# WHAT YOU SHOULD DO
Repeat verbatim only the lines from the opening of the material below through the one that contains "AIM = Vector((-0.005, -0.005, 0))".
** BEGIN DATA FOR THIS TASK **
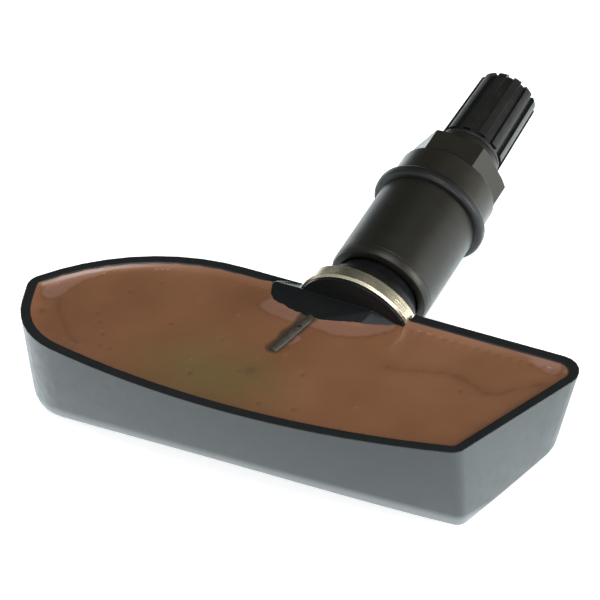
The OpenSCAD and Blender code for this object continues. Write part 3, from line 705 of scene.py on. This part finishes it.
def make_world():
    """Pale on the side of the camera, dark on the other."""
    pale, dark, pale_side, strength = (1.15, 1.17, 1.2, 1), (0.10, 0.11, 0.11, 1), (0.50, -0.80, -0.15), 0.9
    world = bpy.data.worlds.new("world")
    bpy.context.scene.world = world
    world.use_nodes = True
    t = world.node_tree
    t.nodes.clear()
    out = t.nodes.new("ShaderNodeOutputWorld")
    background = t.nodes.new("ShaderNodeBackground")
    coord = t.nodes.new("ShaderNodeTexCoord")
    dot = t.nodes.new("ShaderNodeVectorMath")
    dot.operation = "DOT_PRODUCT"
    t.links.new(coord.outputs["Generated"], dot.inputs[0])
    dot.inputs[1].default_value = pale_side
    side = remap(t, dot.outputs["Value"], -0.7, 0.9, 0.0, 1.0, True)
    t.links.new(mix(t, side, dark, pale), background.inputs["Color"])
    background.inputs["Strength"].default_value = strength
    t.links.new(background.outputs[0], out.inputs[0])


AIM = Vector((-0.005, -0.005, 0))


def area(name, place, size, power):
    """A lamp with a size of width and height, aimed at the object's middle."""
    data = bpy.data.lights.new(name, "AREA")
    data.shape = "RECTANGLE"
    data.size, data.size_y = size
    data.energy = power
    obj = bpy.data.objects.new(name, data)
    obj.location = place
    obj.rotation_euler = (AIM - Vector(place)).to_track_quat("-Z", "Y").to_euler()
    bpy.context.scene.collection.objects.link(obj)


def make_camera():
    """The photo's camera: it looks at the target from a heading and a height, turned about its own axis."""
    heading, rise, roll = math.radians(32.53), math.radians(38), math.radians(-5.14)
    target, distance = Vector((-7.34, -4.59, 3.02)) * MM, 0.4275
    level = Vector((math.cos(heading), math.sin(heading), 0))
    back = Vector((math.sin(heading) * math.cos(rise), -math.cos(heading) * math.cos(rise), math.sin(rise)))
    upright = back.cross(level)
    right = math.cos(roll) * level + math.sin(roll) * upright
    up = -math.sin(roll) * level + math.cos(roll) * upright
    place = target + back * distance
    data = bpy.data.cameras.new("camera")
    data.lens = 183.95
    data.sensor_width = 36
    data.clip_start, data.clip_end = 0.01, 10
    obj = bpy.data.objects.new("camera", data)
    rows = [(right[i], up[i], back[i], place[i]) for i in range(3)]
    obj.matrix_world = Matrix(rows + [(0, 0, 0, 1)])
    bpy.context.scene.collection.objects.link(obj)
    bpy.context.scene.camera = obj


make_floor()
make_world()
area("key_light", (0.15, -0.15, 0.75), (0.4, 0.4), 3.2)
area("front_light", (0.25, -0.7, 0.12), (0.6, 0.3), 2.6)
area("side_light", (0.6, 0.15, 0.12), (0.12, 0.4), 3.6)
area("left_light", (-0.5, 0.2, 0.3), (0.15, 0.3), 0.14)
make_camera()

scene = bpy.context.scene
scene.render.engine = "CYCLES"
scene.render.resolution_x = scene.render.resolution_y = 600
scene.render.resolution_percentage = 100
scene.cycles.samples = 256
scene.cycles.use_denoising = True
scene.view_settings.view_transform = "Standard"
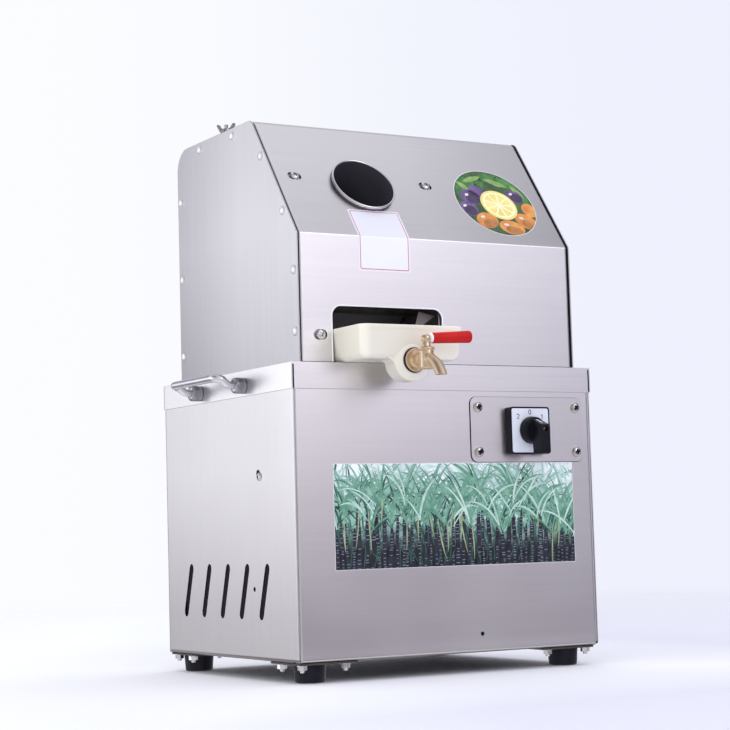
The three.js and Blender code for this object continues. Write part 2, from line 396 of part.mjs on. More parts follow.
** END DATA FOR THIS TASK **
# COMPLETED TASK
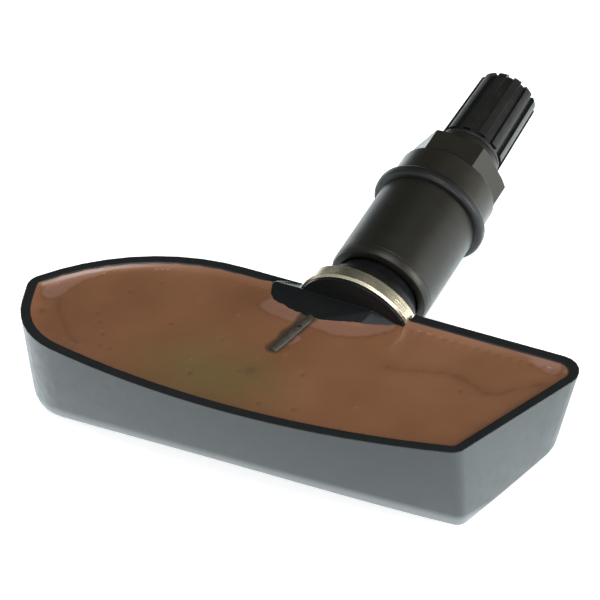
The OpenSCAD and Blender code for this object continues. Write part 3, from line 705 of scene.py on. This part finishes it.
def make_world():
    """Pale on the side of the camera, dark on the other."""
    pale, dark, pale_side, strength = (1.15, 1.17, 1.2, 1), (0.10, 0.11, 0.11, 1), (0.50, -0.80, -0.15), 0.9
    world = bpy.data.worlds.new("world")
    bpy.context.scene.world = world
    world.use_nodes = True
    t = world.node_tree
    t.nodes.clear()
    out = t.nodes.new("ShaderNodeOutputWorld")
    background = t.nodes.new("ShaderNodeBackground")
    coord = t.nodes.new("ShaderNodeTexCoord")
    dot = t.nodes.new("ShaderNodeVectorMath")
    dot.operation = "DOT_PRODUCT"
    t.links.new(coord.outputs["Generated"], dot.inputs[0])
    dot.inputs[1].default_value = pale_side
    side = remap(t, dot.outputs["Value"], -0.7, 0.9, 0.0, 1.0, True)
    t.links.new(mix(t, side, dark, pale), background.inputs["Color"])
    background.inputs["Strength"].default_value = strength
    t.links.new(background.outputs[0], out.inputs[0])


AIM = Vector((-0.005, -0.005, 0))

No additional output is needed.